Macri y el PRO deberían recordar: "La industrialización fue la fuerza impulsora del rápido crecimiento del sur de Europa durante los años 50 y 60, y en el este y el sudeste de Asia desde la década de 1960". Dani Rodrik. Y: "Si la economía japonesa hubiera adoptado la simple doctrina del libre comercio y […] especializarse en industria (intensiva en mano de obra), nunca hubiera quebrado el estancamiento y la pobreza asiáticos". Viceministro del MITI. Y también recordar: "Es prudencia que […], llegados a la cumbre, se patee la escalera que nos ha servido para trepar, a fin de que otros queden privados de la posibilidad de alcanzarnos. En ello radica el secreto de la teoría de Adam Smith". Friedrich List, Sistema Nacional de Economía Política, 1841.

Que los tratados de libre comercio no sean la materialización de la escalera pateada por los que ya se desarrollaron y viven en la Unión Europea.

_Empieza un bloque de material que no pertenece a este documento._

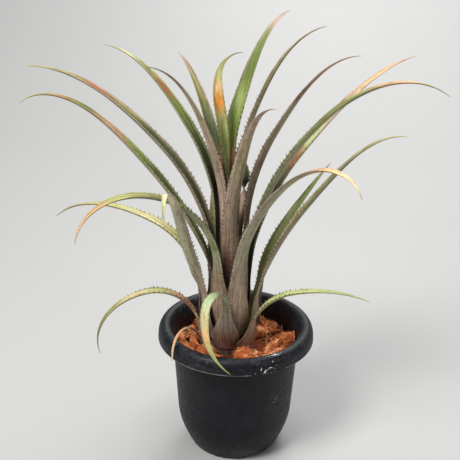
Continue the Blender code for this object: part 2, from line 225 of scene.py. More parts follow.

Después de este viaje, Macri debería reemplazar al equipo de las noticias falsas, acercarse al mundo para ver lo que hicieron, lo que hacen y lo que van a hacer en materia de inversiones. Preparar el oído para detectar los riesgos de las corrientes modernas en materia de salud alimentaria; acordarse que un premio Nobel de economía demostró el error de poner todos los huevos en la misma canasta (especialización). Y fundamentalmente tener pensamiento propio, proyecto propio. Eso obliga a pensar y a terminar con los discursos sin contenido.

El contenido de los discursos no puede eludir "los intereses" de los productores y de los trabajadores argentinos. Esa es la primera condición para insertarnos en el mundo, que no es lo mismo que el mundo se inserte en nosotros. Lo segundo representa el déficit comercial eterno y la economía para la deuda.

Todo esto debería quedar claro después del viaje cuya síntesis fue la palabra de Macron, que dijo, más o menos, que no se puede celebrar un acuerdo que desestabilice un sector del trabajo y la producción francesa. Esa es la lección de Macron y no debería costar tanto entenderla.